[Object modeling scripts]
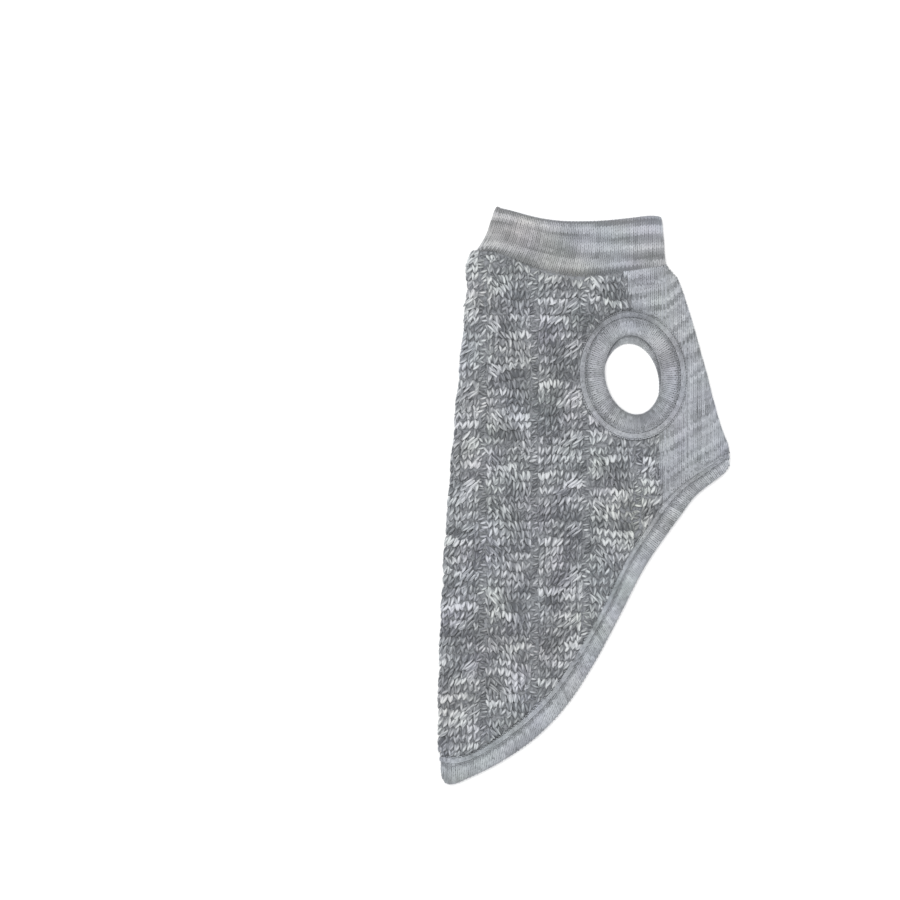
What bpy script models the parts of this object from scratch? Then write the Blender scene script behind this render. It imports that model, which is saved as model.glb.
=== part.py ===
"""Dog sweater laid flat on its side, the spine fold on the left and the belly fold on the right.

Every size here is in millimetres, and new_piece turns it into metres. +Y runs to the collar and
+Z up. The cloth is a wall that lies in two layers, lower and upper, joined by the two folds.
"""
from collections import namedtuple
from math import cos, floor, hypot, pi, radians, sin

import bmesh
import bpy
import numpy as np
from mathutils import Matrix, Vector
from mathutils.geometry import delaunay_2d_cdt

MILLIMETRE = 0.001
Point = namedtuple("Point", "x y")
Row = namedtuple("Row", "across height")

# The cloth
LOWER_WALL = 2.2        # lower layer, flat underneath
HOLLOW = 1.0            # between the two layers
CABLE_WALL = 2.2        # back panel under its cables
RIB_WALL = 2.0          # chest panel under its ribs
BAND_WALL = 2.6         # doubled rib of the collar and the hem bands
FOLD_RADIUS = 3.4       # from the fold's outermost line in to the flat
SEAM_GAP = 0.3          # between two pieces
SEAM_DIP = 0.7          # how far a panel's face sinks to its seams
SEAM_FADE = 3.0         # width over which it sinks
MIDDLE = LOWER_WALL + HOLLOW / 2

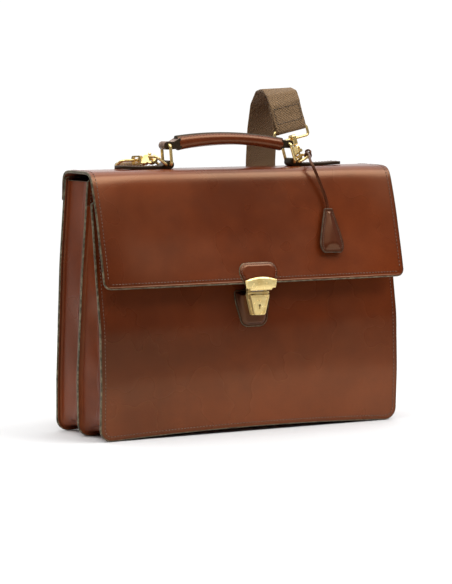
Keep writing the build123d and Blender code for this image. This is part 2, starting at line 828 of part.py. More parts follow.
with BuildPart() as key:
    with BuildSketch(bell_plane.offset(-key_half_thickness)):
        with Locations((0, -20)):
            Circle(7)
            Circle(2.2, mode=Mode.SUBTRACT)
        with Locations((0, -35)):
            Rectangle(3.4, 18)
        with Locations((2.6, -41)):
            Rectangle(4, 5)
    extrude(amount=2 * key_half_thickness)

lace_end = bell_plane.from_local_coords((0, -9))
lace_above = bell_plane.from_local_coords((-3, 19))
lace_entry = bell_plane.from_local_coords((0, 6.5))
lace_points = [(100.5, -8, 312), (95, -22, 309.5), (86.5, -35.5, 304), (87.5, -43.5, 295), lace_above,
               lace_entry, lace_end]
lace_points = [Vector(*point) for point in lace_points]


def corner_radii(points):
    """Each corner's radius: 0.45 of the shorter run over the tangent of half the turn."""
    radii = []
    for before, corner, after in zip(points, points[1:], points[2:]):
        turn = radians((corner - before).get_angle(after - corner))
        shorter = min((corner - before).length, (after - corner).length)
        radii.append(0.45 * shorter / tan(turn / 2))
    return radii


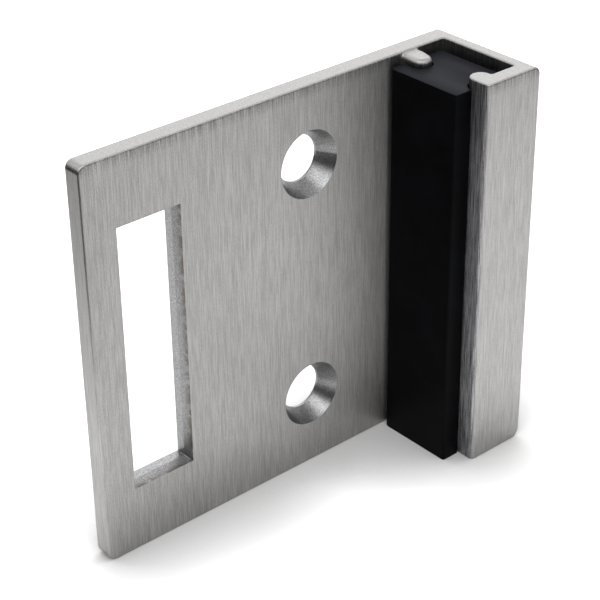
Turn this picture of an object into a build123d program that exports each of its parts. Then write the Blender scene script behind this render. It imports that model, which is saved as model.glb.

• DIRECTION:
Using the data above, transcribe the lines that run from the line with "Keep writing the" to the line with "extrude(amount=2 * key_half_thickness)", both ends kept, and output nothing else.

• SOLUTION TO THIS TASK:
Keep writing the build123d and Blender code for this image. This is part 2, starting at line 828 of part.py. More parts follow.
with BuildPart() as key:
    with BuildSketch(bell_plane.offset(-key_half_thickness)):
        with Locations((0, -20)):
            Circle(7)
            Circle(2.2, mode=Mode.SUBTRACT)
        with Locations((0, -35)):
            Rectangle(3.4, 18)
        with Locations((2.6, -41)):
            Rectangle(4, 5)
    extrude(amount=2 * key_half_thickness)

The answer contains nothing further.